--- Start ---

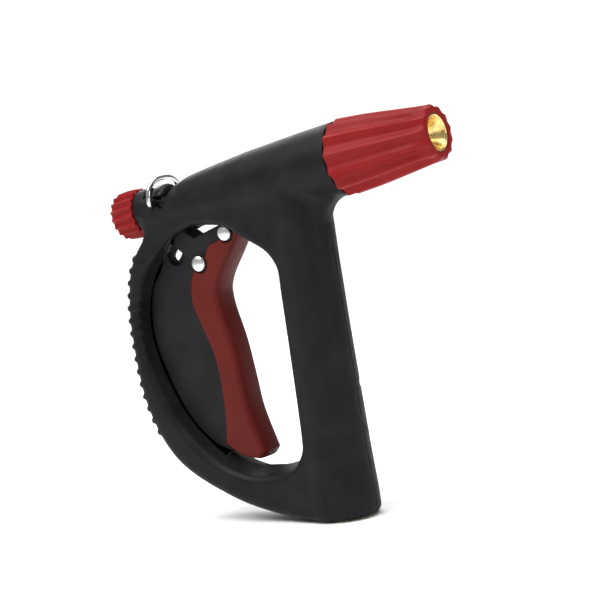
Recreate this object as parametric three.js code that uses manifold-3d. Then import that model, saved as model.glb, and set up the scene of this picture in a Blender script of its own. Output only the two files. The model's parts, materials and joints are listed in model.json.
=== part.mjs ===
// D-handle hose nozzle with a rear trigger, built as separate solids.
// Millimetres, +Z up, +X the way the water leaves, Y = 0 the plane where the two handle shells meet.
// The hose column stands upright on the Z axis, and its rim is at Z = 0.
import * as THREE from 'three';
import { mergeVertices } from 'three/addons/utils/BufferGeometryUtils.js';
import Module from 'manifold-3d';

const wasm = await Module();
wasm.setup();

// ---------- driving dimensions ----------
const GAP = 0.3;                        // running gap between neighbouring pieces
const WALL = 2.4;                       // shell wall

const BARREL_TILT = THREE.MathUtils.degToRad(6);
const BARREL_HEIGHT = 174.7;            // barrel axis above the rim, on the Z axis
const TIP_BACK = 28.6;                  // places along the barrel axis, measured from the Z axis
const TIP_FRONT = 82.5;
const NECK_FRONT = -74;
const COLLAR_FRONT = -91;
const COLLAR_BACK = -98;
const KNOB_BACK = -112.6;

const ARM_HALF_WIDTH = 14;
const ARM_EDGE = 5;                     // rounding of the handle's long edges

const COLUMN_PROFILE = [[17, 0], [17.2, 2.4], [17.4, 11], [16.6, 33], [15.3, 88], [14.7, 128], [14.7, 172]];
const BARREL_PROFILE = [[10.6, -76], [11.6, -66], [13.5, -49], [15.6, -26], [17.4, 5], [18.3, 28.2]];
const NECK_RADIUS = 11.3;

const TUBE_RADIUS = 7.5;                // water tube in the column
const TUBE_BORE = 5.5;
const CHAMBER_RADIUS = 8.6;             // water chamber in the barrel
const CHAMBER_BORE = 6.4;
const SPOUT_FRONT = 60;

const PIVOT = [-43.2, 148.8];           // trigger pivot, X and Z
const LINK_LOW = [-62.1, 134.7];        // lower end of the pull link
const CHEEK_RADIUS = 5.4;
const CHEEK_CORNER = [-66, 142];        // the cheeks' third corner, and the end of their horn
const HORN_END = [-72.5, 146.8];
const YOKE_AT = -84;                    // yoke pin along the barrel axis
const YOKE_DROP = 6;                    // yoke pin below the barrel axis
const LEVER_HALF = 3.5;
const CHEEK_HALF = 6.2;
const HUB_HALF = 8.2;
const GRIP_HALF = 8.6;
const LUG_HALF = 3;
const LINK_HALF = 2.5;
const RIVET_RADIUS = 2;
const RIVET_HEAD = 4.1;

const HOSE_BORE = 12.8;                 // inside the thread crests of a 3/4 inch garden hose socket
const SOCKET_RADIUS = 14.4;
const SOCKET_TOP = 20;

const STEM_RADIUS = 2;
const DOME_RADIUS = 9.9;                // the yoke's dome under the bail
const KNOB_SCREW = 4.6;

const BAIL_AT = -84.5;
const BAIL_ABOVE = 1.6;
const BAIL_WIRE = 1.4;
const BAIL_HALF = 13.3;
const BAIL_HEIGHT = 13.3;
const BAIL_LEAN = THREE.MathUtils.degToRad(10);         // forward of square to the barrel
const SEAT_AT = 52;                     // valve seat along the barrel axis

// ---------- colours ----------
const finish = (color, roughness, metalness) => new THREE.MeshStandardMaterial({ color, roughness, metalness });
const BLACK = finish(0x2b2c2f, 0.6, 0);
const GLOSS_BLACK = finish(0x151517, 0.25, 0);
const LEVER_BLACK = finish(0x292c2d, 0.55, 0);
const RED = finish(0xa52a2c, 0.45, 0);
const GRIP_RED = finish(0x75251f, 0.6, 0);
const BRASS = finish(0xc9a94a, 0.3, 1);
const ZINC = finish(0x9a9c9e, 0.45, 1);
const STEEL = finish(0xb9bcbf, 0.3, 1);
const CHROME = finish(0xd6d8da, 0.1, 1);
const RUBBER = finish(0x17181a, 0.85, 0);

// ---------- solids ----------
function solid(geometry) {
  const plain = geometry.clone();
  plain.deleteAttribute('normal');
  plain.deleteAttribute('uv');
  const merged = mergeVertices(plain, 1e-4);
  return new wasm.Manifold(new wasm.Mesh({
    numProp: 3,
    vertProperties: new Float32Array(merged.attributes.position.array),
    triVerts: new Uint32Array(merged.index.array),
  }));
}

function geometryOf(manifold) {
  const mesh = manifold.getMesh();
  const geometry = new THREE.BufferGeometry();
  geometry.setAttribute('position', new THREE.BufferAttribute(new Float32Array(mesh.vertProperties), 3));
  geometry.setIndex(new THREE.BufferAttribute(new Uint32Array(mesh.triVerts), 1));
  geometry.computeVertexNormals();
  return geometry;
}

const join = (first, ...rest) => rest.reduce((sum, next) => sum.add(next), first);
const cut = (first, ...rest) => rest.reduce((sum, next) => sum.subtract(next), first);

// A solid of revolution about +Y from [radius, height] points; the profile closes itself.
function turned(profile, segments) {
  const points = [...profile, profile[0]].map(([r, h]) => new THREE.Vector2(r, h));
  return new THREE.LatheGeometry(points, segments);
}

// [radius, along] points run up one side and are closed along the axis.
const filled = (profile) => [[0, profile[0][1]], ...profile, [0, profile.at(-1)[1]]];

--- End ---

Quote each line of the listing above exactly.

## Response
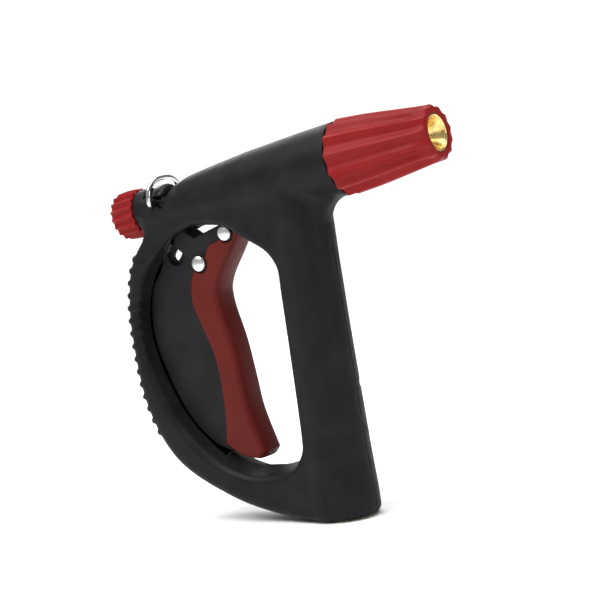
Recreate this object as parametric three.js code that uses manifold-3d. Then import that model, saved as model.glb, and set up the scene of this picture in a Blender script of its own. Output only the two files. The model's parts, materials and joints are listed in model.json.
=== part.mjs ===
// D-handle hose nozzle with a rear trigger, built as separate solids.
// Millimetres, +Z up, +X the way the water leaves, Y = 0 the plane where the two handle shells meet.
// The hose column stands upright on the Z axis, and its rim is at Z = 0.
import * as THREE from 'three';
import { mergeVertices } from 'three/addons/utils/BufferGeometryUtils.js';
import Module from 'manifold-3d';

const wasm = await Module();
wasm.setup();

// ---------- driving dimensions ----------
const GAP = 0.3;                        // running gap between neighbouring pieces
const WALL = 2.4;                       // shell wall

const BARREL_TILT = THREE.MathUtils.degToRad(6);
const BARREL_HEIGHT = 174.7;            // barrel axis above the rim, on the Z axis
const TIP_BACK = 28.6;                  // places along the barrel axis, measured from the Z axis
const TIP_FRONT = 82.5;
const NECK_FRONT = -74;
const COLLAR_FRONT = -91;
const COLLAR_BACK = -98;
const KNOB_BACK = -112.6;

const ARM_HALF_WIDTH = 14;
const ARM_EDGE = 5;                     // rounding of the handle's long edges

const COLUMN_PROFILE = [[17, 0], [17.2, 2.4], [17.4, 11], [16.6, 33], [15.3, 88], [14.7, 128], [14.7, 172]];
const BARREL_PROFILE = [[10.6, -76], [11.6, -66], [13.5, -49], [15.6, -26], [17.4, 5], [18.3, 28.2]];
const NECK_RADIUS = 11.3;

const TUBE_RADIUS = 7.5;                // water tube in the column
const TUBE_BORE = 5.5;
const CHAMBER_RADIUS = 8.6;             // water chamber in the barrel
const CHAMBER_BORE = 6.4;
const SPOUT_FRONT = 60;

const PIVOT = [-43.2, 148.8];           // trigger pivot, X and Z
const LINK_LOW = [-62.1, 134.7];        // lower end of the pull link
const CHEEK_RADIUS = 5.4;
const CHEEK_CORNER = [-66, 142];        // the cheeks' third corner, and the end of their horn
const HORN_END = [-72.5, 146.8];
const YOKE_AT = -84;                    // yoke pin along the barrel axis
const YOKE_DROP = 6;                    // yoke pin below the barrel axis
const LEVER_HALF = 3.5;
const CHEEK_HALF = 6.2;
const HUB_HALF = 8.2;
const GRIP_HALF = 8.6;
const LUG_HALF = 3;
const LINK_HALF = 2.5;
const RIVET_RADIUS = 2;
const RIVET_HEAD = 4.1;

const HOSE_BORE = 12.8;                 // inside the thread crests of a 3/4 inch garden hose socket
const SOCKET_RADIUS = 14.4;
const SOCKET_TOP = 20;

const STEM_RADIUS = 2;
const DOME_RADIUS = 9.9;                // the yoke's dome under the bail
const KNOB_SCREW = 4.6;

const BAIL_AT = -84.5;
const BAIL_ABOVE = 1.6;
const BAIL_WIRE = 1.4;
const BAIL_HALF = 13.3;
const BAIL_HEIGHT = 13.3;
const BAIL_LEAN = THREE.MathUtils.degToRad(10);         // forward of square to the barrel
const SEAT_AT = 52;                     // valve seat along the barrel axis

// ---------- colours ----------
const finish = (color, roughness, metalness) => new THREE.MeshStandardMaterial({ color, roughness, metalness });
const BLACK = finish(0x2b2c2f, 0.6, 0);
const GLOSS_BLACK = finish(0x151517, 0.25, 0);
const LEVER_BLACK = finish(0x292c2d, 0.55, 0);
const RED = finish(0xa52a2c, 0.45, 0);
const GRIP_RED = finish(0x75251f, 0.6, 0);
const BRASS = finish(0xc9a94a, 0.3, 1);
const ZINC = finish(0x9a9c9e, 0.45, 1);
const STEEL = finish(0xb9bcbf, 0.3, 1);
const CHROME = finish(0xd6d8da, 0.1, 1);
const RUBBER = finish(0x17181a, 0.85, 0);

// ---------- solids ----------
function solid(geometry) {
  const plain = geometry.clone();
  plain.deleteAttribute('normal');
  plain.deleteAttribute('uv');
  const merged = mergeVertices(plain, 1e-4);
  return new wasm.Manifold(new wasm.Mesh({
    numProp: 3,
    vertProperties: new Float32Array(merged.attributes.position.array),
    triVerts: new Uint32Array(merged.index.array),
  }));
}

function geometryOf(manifold) {
  const mesh = manifold.getMesh();
  const geometry = new THREE.BufferGeometry();
  geometry.setAttribute('position', new THREE.BufferAttribute(new Float32Array(mesh.vertProperties), 3));
  geometry.setIndex(new THREE.BufferAttribute(new Uint32Array(mesh.triVerts), 1));
  geometry.computeVertexNormals();
  return geometry;
}

const join = (first, ...rest) => rest.reduce((sum, next) => sum.add(next), first);
const cut = (first, ...rest) => rest.reduce((sum, next) => sum.subtract(next), first);

// A solid of revolution about +Y from [radius, height] points; the profile closes itself.
function turned(profile, segments) {
  const points = [...profile, profile[0]].map(([r, h]) => new THREE.Vector2(r, h));
  return new THREE.LatheGeometry(points, segments);
}

// [radius, along] points run up one side and are closed along the axis.
const filled = (profile) => [[0, profile[0][1]], ...profile, [0, profile.at(-1)[1]]];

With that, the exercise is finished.